Pour les libéraux-démocrates, c’est le tout pour le tout. Avec cinq portefeuilles au sein du gouvernement Cameron, ils mettent fin à des décennies d’absence du pouvoir. Si la coalition obtient de bons résultats, il n’est pas sûr que ce soient eux qui en profitent les premiers, mais plutôt les tories. Si elle échoue, ils seront les boucs émissaires. Les lib-dems risquent enfin de mécontenter un électorat qui souhaitait un vrai changement du système électoral. La facture pourrait être salée lors de prochaines élections.
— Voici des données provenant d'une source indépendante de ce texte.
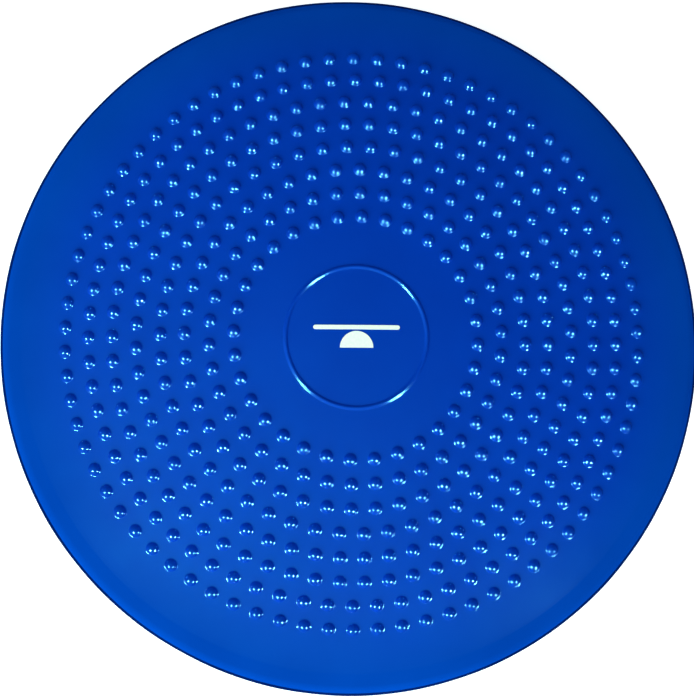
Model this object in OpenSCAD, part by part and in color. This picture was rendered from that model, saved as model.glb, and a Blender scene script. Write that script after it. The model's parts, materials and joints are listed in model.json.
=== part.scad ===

La chance des travaillistes

Quant aux travaillistes, ils se disent confiants d’entrer dans l’opposition en se disant qu’ils n’y resteront pas longtemps. C’était le sentiment qui les animait en 1951 et en 1979. Ils durent à cette époque attendre respectivement 13 et 18 ans avant de revenir au pouvoir. Les circonstances semblent toutefois différentes. Face à un gouvernement fragile, ils vont prendre le temps de se donner un nouveau leader après la démission de Gordon Brown. Avec David Milliband ou son frère Ed, une nouvelle dynamique pourrait être insufflée au sein du Labour. En cas de nouvelles élections, ils pourraient bénéficier des dommages d’image qu’auront subis les tories et les libéraux-démocrates. Le premier ministre sortant Gordon Brown a stratégiquement bien joué. En créant la surprise en démissionnant plus tôt que prévu, il a non seulement précipité la formation d’un gouvernement de coalition, mais il va permettre au Labour, fatigué par 13 ans de pouvoir, de se reconstituer.